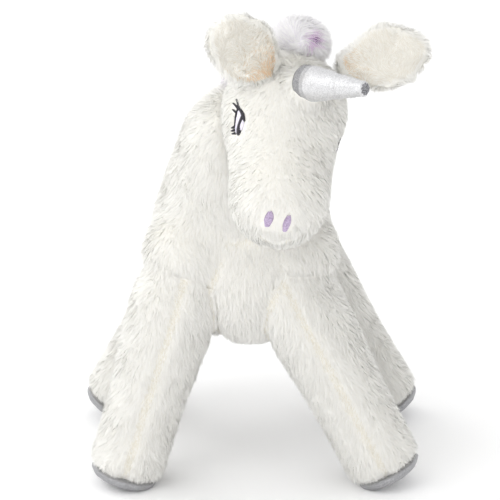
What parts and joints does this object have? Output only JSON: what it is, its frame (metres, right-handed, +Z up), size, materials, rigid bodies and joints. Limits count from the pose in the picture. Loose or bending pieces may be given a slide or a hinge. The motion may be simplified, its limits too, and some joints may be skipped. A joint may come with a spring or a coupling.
{
  "type": "plush unicorn",
  "caption": "Stuffed unicorn toy with splayed legs, turned head, soft horn, floppy ears, tufted mane and tail.",
  "frame": {"origin": "centre of the bounding box at floor level, under the toy", "axes": "+Z up, the nose points to -Y, +X is the right-hand side as seen from the front"},
  "size_m": [0.2248, 0.2396, 0.3186],
  "materials": {
    "white_plush": "long soft pile",
    "fibre_filling": "loose polyester fibre",
    "ear_lining": "short cream pile with a peach blush",
    "dark_thread": "satin stitched thread",
    "lilac_thread": "satin stitched thread",
    "pastel_mane_fur": "long soft pile, lilac at the roots",
    "silver_cloth": "metallic woven sheen",
    "grey_sole_cloth": "woven with a faint metallic sheen"
  },
  "bodies": {
    "torso": {"torso_stuffing": "fibre_filling", "left_side_panel": "white_plush", "right_side_panel": "white_plush", "chest_panel": "white_plush", "belly_panel": "white_plush"},
    "neck": {"neck_stuffing": "fibre_filling", "neck_left_panel": "white_plush", "neck_right_panel": "white_plush", "mane": "pastel_mane_fur"},
    "head": {"head_stuffing": "fibre_filling", "forehead_gusset": "white_plush", "chin_panel": "white_plush", "left_cheek_panel": "white_plush", "right_cheek_panel": "white_plush", "left_eye": "dark_thread", "right_eye": "dark_thread", "left_nostril": "lilac_thread", "right_nostril": "lilac_thread", "forelock": "pastel_mane_fur"},
    "horn": {"horn_sleeve": "silver_cloth", "horn_filling": "fibre_filling", "horn_tip_knot": "dark_thread"},
    "left_ear": {"left_ear_outer": "white_plush", "left_ear_lining": "ear_lining"},
    "right_ear": {"right_ear_outer": "white_plush", "right_ear_lining": "ear_lining"},
    "tail": {"tail_root": "white_plush", "tail_tuft": "pastel_mane_fur"},
    "front_left_leg": {"front_left_leg_stuffing": "fibre_filling", "front_left_leg_outer_panel": "white_plush", "front_left_leg_inner_panel": "white_plush", "front_left_sole": "grey_sole_cloth"},
    "front_right_leg": {"front_right_leg_stuffing": "fibre_filling", "front_right_leg_outer_panel": "white_plush", "front_right_leg_inner_panel": "white_plush", "front_right_sole": "grey_sole_cloth"},
    "back_left_leg": {"back_left_leg_stuffing": "fibre_filling", "back_left_leg_outer_panel": "white_plush", "back_left_leg_inner_panel": "white_plush", "back_left_sole": "grey_sole_cloth"},
    "back_right_leg": {"back_right_leg_stuffing": "fibre_filling", "back_right_leg_outer_panel": "white_plush", "back_right_leg_inner_panel": "white_plush", "back_right_sole": "grey_sole_cloth"}
  },
  "joints": [
    {"name": "front_left_leg_swing", "type": "hinge", "parent": "torso", "child": "front_left_leg", "pos_m": [-0.00114, -0.01481, 0.133], "axis": [1, 0, 0], "range_deg": [-20, 20], "stiffness_Nm_per_rad": 1},
    {"name": "front_right_leg_swing", "type": "hinge", "parent": "torso", "child": "front_right_leg", "pos_m": [-0.00114, -0.01481, 0.133], "axis": [1, 0, 0], "range_deg": [-20, 20], "stiffness_Nm_per_rad": 1},
    {"name": "back_left_leg_swing", "type": "hinge", "parent": "torso", "child": "back_left_leg", "pos_m": [-0.00114, 0.03319, 0.133], "axis": [1, 0, 0], "range_deg": [-20, 20], "stiffness_Nm_per_rad": 1},
    {"name": "back_right_leg_swing", "type": "hinge", "parent": "torso", "child": "back_right_leg", "pos_m": [-0.00114, 0.03319, 0.133], "axis": [1, 0, 0], "range_deg": [-20, 20], "stiffness_Nm_per_rad": 1},
    {"name": "neck_turn", "type": "hinge", "parent": "torso", "child": "neck", "pos_m": [-0.00495, -0.014, 0.18354], "axis": [0.068, -0.238, 0.9689], "range_deg": [-20, 20], "stiffness_Nm_per_rad": 0.8},
    {"name": "head_nod", "type": "hinge", "parent": "neck", "child": "head", "pos_m": [0.01986, -0.04581, 0.246], "axis": [0.9323, 0.197, -0.3032], "range_deg": [-18, 5], "stiffness_Nm_per_rad": 0.6},
    {"name": "horn_lean", "type": "hinge", "parent": "head", "child": "horn", "pos_m": [0.03405, -0.07381, 0.27145], "axis": [-0.582, -0.7223, -0.3736], "range_deg": [-4, 25], "stiffness_Nm_per_rad": 0.03},
    {"name": "left_ear_flop", "type": "hinge", "parent": "head", "child": "left_ear", "pos_m": [0.01047, -0.06291, 0.28195], "axis": [-0.5524, -0.2848, -0.7834], "range_deg": [-15, 15], "stiffness_Nm_per_rad": 0.02},
    {"name": "right_ear_flop", "type": "hinge", "parent": "head", "child": "right_ear", "pos_m": [0.05168, -0.03311, 0.26833], "axis": [-0.2265, 0.3457, 0.9106], "range_deg": [-15, 15], "stiffness_Nm_per_rad": 0.02},
    {"name": "tail_lift", "type": "hinge", "parent": "torso", "child": "tail", "pos_m": [-0.00114, 0.07135, 0.15685], "axis": [1, 0, 0], "range_deg": [0, 55], "stiffness_Nm_per_rad": 0.03}
  ]
}
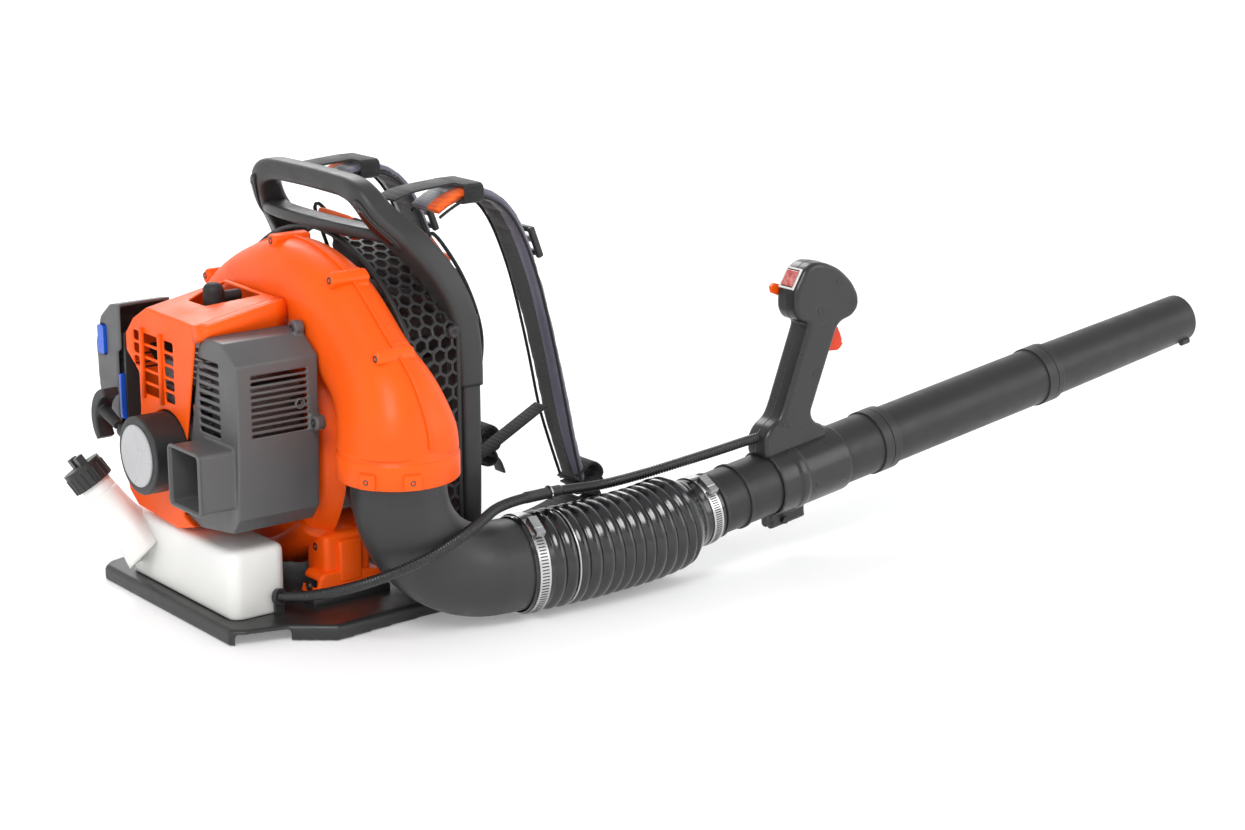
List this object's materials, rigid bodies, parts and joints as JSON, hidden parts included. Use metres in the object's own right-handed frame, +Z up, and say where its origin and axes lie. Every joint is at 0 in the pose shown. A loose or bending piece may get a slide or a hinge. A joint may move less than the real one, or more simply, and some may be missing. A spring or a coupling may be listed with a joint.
{
  "type": "backpack leaf blower",
  "caption": "Petrol backpack leaf blower: scroll fan and engine on a base with back frame and harness, elbow, flexible bellows and a blower tube with control handle.",
  "frame": {"origin": "on the base's underside, below the middle of the fan, on the floor plane", "axes": "+Y the wearer's forward direction, along which the blower tube points; +X the wearer's right, with the elbow and tube; +Z up"},
  "size_m": [0.5312, 1.5172, 0.499],
  "materials": {
    "orange_shell": "glossy moulded",
    "dark_plastic": "fine grained",
    "gray_plastic": "fine grained",
    "black_gloss": "glossy",
    "white_tank": "translucent white",
    "blue_plastic": "glossy",
    "red_plastic": "glossy",
    "orange_rubbery": "soft translucent",
    "rubber": "matte",
    "steel": "brushed",
    "dark_steel": "satin",
    "cast_aluminium": "sand cast",
    "pad_fabric": "mesh fabric",
    "web_fabric": "woven webbing",
    "filter_foam": "foam"
  },
  "bodies": {
    "unit": {"air_filter_base": "dark_plastic", "air_filter_element": "filter_foam", "back_frame": "gray_plastic", "back_pad": "pad_fabric", "base_plate": "dark_plastic", "buckles": "dark_plastic", "carburetor": "cast_aluminium", "clamp_rear": "steel", "conduit_gland": "dark_plastic", "conduit_rear": "rubber", "connecting_rod": "steel", "crankcase": "cast_aluminium", "cylinder": "cast_aluminium", "elbow": "gray_plastic", "engine_shroud": "orange_shell", "fan_housing_front": "orange_shell", "fan_housing_rear": "orange_shell", "foot_bracket": "orange_shell", "fuel_tank": "white_tank", "housing_screws": "steel", "ignition_coil": "dark_plastic", "intake_screens": "dark_plastic", "muffler": "dark_steel", "muffler_cover": "gray_plastic", "piston": "cast_aluminium", "plug_boot": "rubber", "shoulder_straps": "pad_fabric", "spark_plug": "steel", "starter_disc": "steel", "starter_housing": "dark_plastic", "vibration_mounts": "rubber", "webbing": "web_fabric"},
    "rotor": {"crankshaft": "steel", "flywheel": "cast_aluminium", "fan_impeller": "cast_aluminium"},
    "starter_grip": {"starter_grip": "dark_plastic", "starter_rope": "web_fabric"},
    "starter_pulley": {"starter_pulley": "dark_plastic"},
    "fuel_cap": {"fuel_cap": "dark_plastic"},
    "bellows": {"bellows_rear": "black_gloss", "conduit_clip": "steel"},
    "tube": {"bellows_front": "black_gloss", "clamp_front": "steel", "lower_tube": "dark_plastic", "conduit_front": "rubber"},
    "handle": {"handle_sleeve": "dark_plastic", "handle_shell_left": "dark_plastic", "handle_shell_right": "dark_plastic", "handle_screws": "steel", "trigger_pin": "steel", "rocker_bezel": "white_tank"},
    "mid_tube": {"mid_tube": "dark_plastic"},
    "nozzle": {"nozzle": "dark_plastic"},
    "trigger": {"trigger": "red_plastic"},
    "throttle_lock": {"throttle_lock_lever": "orange_shell"},
    "stop_rocker": {"stop_rocker": "red_plastic"},
    "choke": {"choke_lever": "blue_plastic"},
    "primer": {"primer_bulb": "orange_rubbery"},
    "filter_cover": {"air_filter_cover": "dark_plastic"},
    "filter_latch": {"filter_latch": "blue_plastic"}
  },
  "joints": [
    {"name": "rotor_spin", "type": "hinge", "parent": "unit", "child": "rotor", "pos_m": [0, 0, 0.191], "axis": [0, 1, 0], "continuous": true},
    {"name": "starter_pull", "type": "slide", "parent": "unit", "child": "starter_grip", "axis": [-0.9511, 0, 0.309], "range_m": [0, 0.6], "stiffness_N_per_m": 20, "springref_m": -0.3, "deforming": ["starter_rope"]},
    {"name": "pulley_turn", "type": "hinge", "parent": "unit", "child": "starter_pulley", "pos_m": [0, -0.142, 0.191], "axis": [0, 1, 0], "range_deg": [-1400, 0]},
    {"name": "cap_turn", "type": "hinge", "parent": "unit", "child": "fuel_cap", "pos_m": [-0.126, -0.158, 0.142], "axis": [-0.3601, -0.4501, 0.8172], "range_deg": [0, 360]},
    {"name": "bellows_yaw", "type": "hinge", "parent": "unit", "child": "bellows", "pos_m": [0.259, 0.245, 0.059], "axis": [0, 0, 1], "range_deg": [-20, 20], "deforming": ["bellows_rear", "conduit_rear"]},
    {"name": "bellows_pitch", "type": "hinge", "parent": "bellows", "child": "tube", "pos_m": [0.261, 0.37, 0.063], "axis": [1, 0, 0], "range_deg": [-8, 30], "deforming": ["bellows_front", "conduit_front"]},
    {"name": "handle_slide", "type": "slide", "parent": "tube", "child": "handle", "axis": [0, 0.991, 0.1338], "range_m": [0, 0.03]},
    {"name": "mid_tube_twist", "type": "hinge", "parent": "tube", "child": "mid_tube", "pos_m": [0.258, 0.745, 0.11339], "axis": [0, 0.991, 0.1338], "range_deg": [0, 35]},
    {"name": "nozzle_twist", "type": "hinge", "parent": "mid_tube", "child": "nozzle", "pos_m": [0.258, 1.046, 0.15403], "axis": [0, 0.991, 0.1338], "range_deg": [0, 35]},
    {"name": "trigger_pull", "type": "hinge", "parent": "handle", "child": "trigger", "pos_m": [0.258, 0.652, 0.292], "axis": [-1, 0, 0], "range_deg": [0, 12], "stiffness_Nm_per_rad": 0.5, "springref_deg": -17.19},
    {"name": "throttle_lock", "type": "hinge", "parent": "handle", "child": "throttle_lock", "pos_m": [0.2367, 0.614, 0.318], "axis": [1, 0, 0], "range_deg": [0, 40]},
    {"name": "stop_rocker_tip", "type": "hinge", "parent": "handle", "child": "stop_rocker", "pos_m": [0.258, 0.602, 0.341], "axis": [1, 0, 0], "range_deg": [0, 8]},
    {"name": "choke_turn", "type": "hinge", "parent": "unit", "child": "choke", "pos_m": [-0.1075, -0.113, 0.21], "axis": [1, 0, 0], "range_deg": [0, 20]},
    {"name": "primer_press", "type": "slide", "parent": "unit", "child": "primer", "axis": [1, 0, 0], "range_m": [0, 0.004], "stiffness_N_per_m": 800},
    {"name": "filter_cover_off", "type": "slide", "parent": "unit", "child": "filter_cover", "axis": [-1, 0, 0], "range_m": [0, 0.08]},
    {"name": "filter_latch_turn", "type": "hinge", "parent": "filter_cover", "child": "filter_latch", "pos_m": [-0.147, -0.118, 0.279], "axis": [1, 0, 0], "range_deg": [0, 50]}
  ],
  "couplings": [
    {"joint": "pulley_turn", "follows": "starter_pull", "rad_per_m": -38.6}
  ]
}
——
(WHAT IS REQUIRED):
Identify how many lines in the entries above contain the word "materials" and provide only that figure.

(PROBLEM SOLUTION):
4